5. Het leerplan van de Verzoening is het tegendeel van het leerplan dat jij voor jezelf hebt opgesteld, maar dat geldt ook voor de resultaten ervan. Als het resultaat van jouw leerplan je ongelukkig heeft gemaakt en als jij een ander wilt, dan is het duidelijk dat een verandering in het leerplan noodzakelijk is. De eerste verandering die aangebracht dient te worden is een verandering van richting. Een zinvol leerplan kan niet inconsistent zijn. Als het ontworpen is door twee leraren die ieder in lijnrecht tegenover elkaar staande ideeën geloven, kan het niet één geheel vormen. Als het door deze twee leraren tegelijkertijd wordt uitgevoerd, staat het ene alleen het andere maar in de weg. Dit leidt tot wendingen, maar niet tot verandering. De wispelturigen kennen geen richting. Ze kunnen de ene niet kiezen, omdat ze van de andere geen afstand kunnen doen, ook al bestaat die niet. Hun tegenstrijdige leerplan leert hun dat alle richtingen bestaan, en biedt hun geen houvast voor hun keuze.

 

6. De totale zinloosheid van een dergelijk leerplan moet ten volle worden ingezien voordat een werkelijke richtingverandering mogelijk wordt. Je kunt niet gelijktijdig van twee leraren leren die het over alles volslagen oneens zijn. Hun gezamenlijk leerplan stelt jou voor een onmogelijke taak. Ze onderwijzen jou totaal verschillende dingen op totaal verschillende wijzen, wat nog mogelijk zou kunnen zijn, ware het niet dat ze jou allebei onderwijzen over jouzelf. Jouw werkelijkheid wordt door geen van beiden beïnvloed, maar als jij naar beiden luistert, zal je denkgeest gespleten raken over wat jouw werkelijkheid is.

 

Wij proberen iets te leren van twee tegenstrijdige leerplannen. Stel je voor dat je op school zit en dat je onderricht krijgt in twee klaslokalen. Beide onderwijzen hetzelfde, namelijk wie jij bent. Elke dag bezoek je eerst het ene klaslokaal en daarna het andere.

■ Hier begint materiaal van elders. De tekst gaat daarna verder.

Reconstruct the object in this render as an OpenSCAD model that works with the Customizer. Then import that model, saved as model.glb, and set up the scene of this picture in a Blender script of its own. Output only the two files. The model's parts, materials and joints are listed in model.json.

In het eerste klaslokaal leer je dat je een intelligente diersoort bent, die leeft in een wereld van doden of gedood worden; dat je omringd bent door vijanden en dat je elk middel dat je ter beschikking staat moet gebruiken om je van hen te ontdoen, voordat ze zich van jou ontdoen. Want het leven is een strijd op leven en dood, en je moet koste wat kost winnen.

In het tweede klaslokaal leer je dat je een onbegrensde geest bent, die droomt dat hij in een lichaam leeft; dat je omringd bent door broeders, en dat jouw taak bestaat uit vergeven, omdat het de bedoeling is dat je ontwaakt uit je droom, samen met al je broeders.

Zelfs de leraren zelf zijn volkomen verschillend. De leraar van het eerste klaslokaal is slim en overtuigend, maar ook intimiderend en harteloos. Hij is de belichaming van de waarden die hij onderwijst. De andere leraar is vriendelijk, zachtmoedig en bemoedigend. Hij geeft duidelijk in de eerste plaats om jouw welzijn als student.

Het is begrijpelijk dat wij volledig verscheurd worden tussen de leerplannen van deze beide leraren. We luisteren naar de ene, en wat hij zegt lijkt volkomen zinnig te zijn. Dan luisteren we naar de andere die het tegenovergestelde zegt, maar nu lijkt dát zinnig te zijn. En zo schommelen we elke dag heen en weer tussen beide leerplannen.

Als iemand tegen ons zou zeggen: 'je moet ze allebei tegelijk leren', zouden we antwoorden: 'Dat is onmogelijk! Het een neutraliseert het ander'. En dat is dus wat we moeten zeggen, want dat is de situatie waarin we nu leven.

 

Toepassing : Denk serieus na over de volgende vragen:

Kan ik zowel de lessen van het ego als die van de Heilige Geest leren?

Kan het feit dat ik dit probeer te doen de reden zijn waarom ik Een cursus in wonderen moeilijk vind?